DAVID BURLIUK: PORTRAIT OF AN AVANT-GARDE ARTIST

ВАЛЕРІЙ ШАПОВАЛОВ 22 КВІТНЯ 2019
This essay was a finalist for the VII Art History Contest held by Stedley Art Foundation.
I first heard this strange name while reading an article about Mayakovsky in school. It referred to the young poet by a term unfamiliar to me at the time – “futurist”. Among this cohort, the name Burliuk immediately caught my attention. His name alone was interesting enough. I found several of his poems and immediately learned one by heart. But could I at that age have comprehended his greatness? Somehow I subconsciously felt the inner strength of the word “Burliuk” and the primitive and irresistible that lived within.

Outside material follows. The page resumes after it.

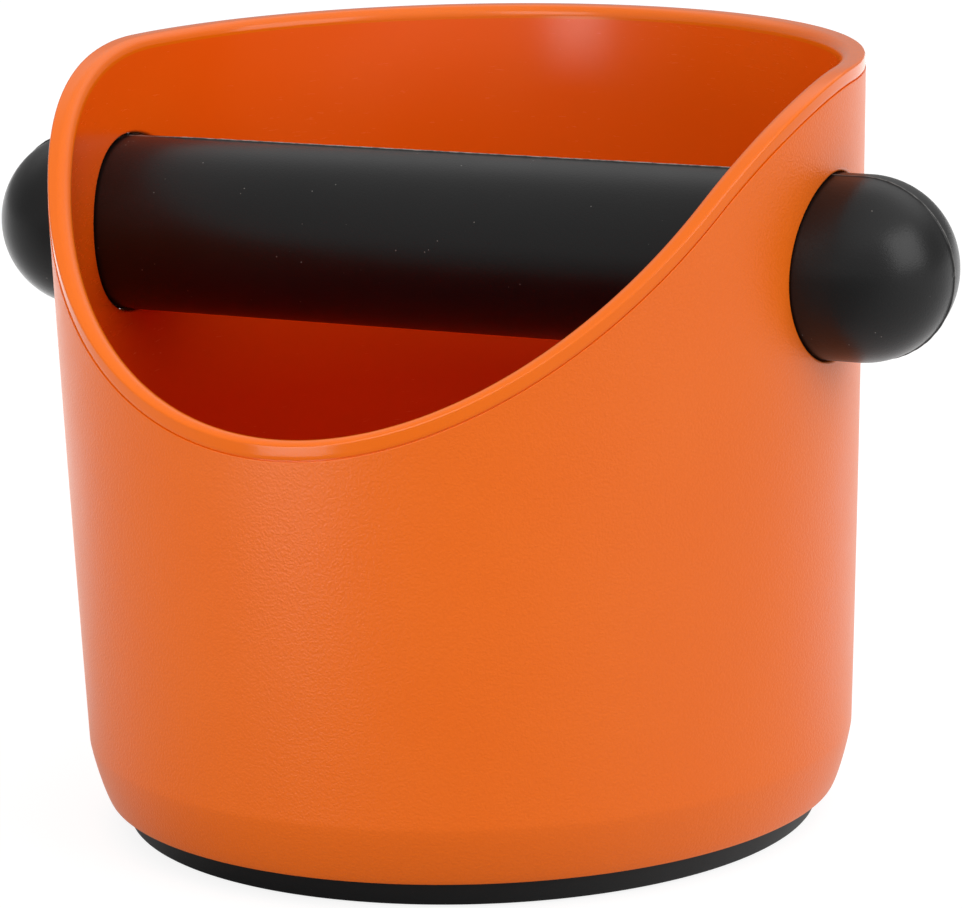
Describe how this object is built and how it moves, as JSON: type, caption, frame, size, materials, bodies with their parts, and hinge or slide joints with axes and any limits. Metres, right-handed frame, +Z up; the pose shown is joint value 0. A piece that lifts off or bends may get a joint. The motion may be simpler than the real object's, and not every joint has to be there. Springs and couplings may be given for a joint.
{
  "type": "espresso knock box",
  "caption": "Round drafted bin with a slanted front opening, a rubber-covered knock bar through its walls with domed ends, and a rubber foot ring.",
  "frame": {"origin": "middle of the whole object's box, at the height of the surface it stands on", "axes": "+X along the knock bar, +Y from the low front of the tub to its high back, +Z up"},
  "size_m": [0.1798, 0.1384, 0.1309],
  "materials": {
    "abs_orange": "orange ABS, fine spark-eroded grain outside, satin lip and inside",
    "rubber_black": "satin black moulded rubber",
    "rubber_foot": "black anti-slip rubber",
    "core_steel": "drawn steel tube",
    "nylon_black": "moulded nylon"
  },
  "bodies": {
    "box": {"tub": "abs_orange", "foot_ring": "rubber_foot"},
    "bar_core": {"core_tube": "core_steel"},
    "knock_bar": {"bar_sleeve": "rubber_black", "end_cap_right": "rubber_black", "end_cap_left": "rubber_black", "end_plug_right": "nylon_black", "end_plug_left": "nylon_black"}
  },
  "joints": [
    {"name": "bar_pull_out", "type": "slide", "parent": "box", "child": "bar_core", "axis": [1, 0, 0], "range_m": [-0.165, 0.165]},
    {"name": "bar_turn", "type": "hinge", "parent": "bar_core", "child": "knock_bar", "pos_m": [0, 0.00101, 0.0988], "axis": [1, 0, 0], "continuous": true}
  ]
}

Three years later I would make my first visit to the National Art Museum. It’s na?ve to write that some force immediately led me to the 20th century Ukrainian avant-garde hall on the second floor, but that’s exactly what happened. That was my second encounter with David Burliuk, and this time it was decisive. The first thing I noticed was the spectacular colors that cascaded from the canvas with freshness and beauty. A timeless cosmic event unfolded on the painting. In the center was a toy horse with a spiral – an ancient symbol of cosmic movement. Other spirals and galaxies flutter in the sky. A figure gazes from behind the building on the left. Maybe it’s the artist. Next to him is a bucket of paints. He looks in wonderment at the horse and the spiral, and around his head is something like a nimbus. Watching all this is a calm, black creature, similar to a horse, with a pair of big white eyes. The puzzled artist, the toy horse in the center and the mysterious black observer. The movement of the spiral transforms the canvas into a cosmic carousel. The ordinary world of the painting has been broken, the paints have become free and now speak unobstructed with the spectator.
David Burliuk is rightly considered one of the main figures of the Ukrainian avant-garde. His name is most often associated with this period of art history. Burliuk is widely known as “the father of Russian futurism, teacher of Mayakovsky, author of scandalous manifestos”. But all these titles apply to just a period of ten years. In Ukrainian Wikipedia, 47 years of the artist’s life are squeezed into one short sentence: “First he emigrated to Japan and then to the USA.” But Burliuk’s biography is unique: the revolution in art that he and his group created in the Russian empire, the furor in Japan, where Burliuk became a pioneer of new art, and then the artist’s near 50-year struggle for recognition and relentless search for himself in America. The artist changed throughout his life, but he never betrayed who he was.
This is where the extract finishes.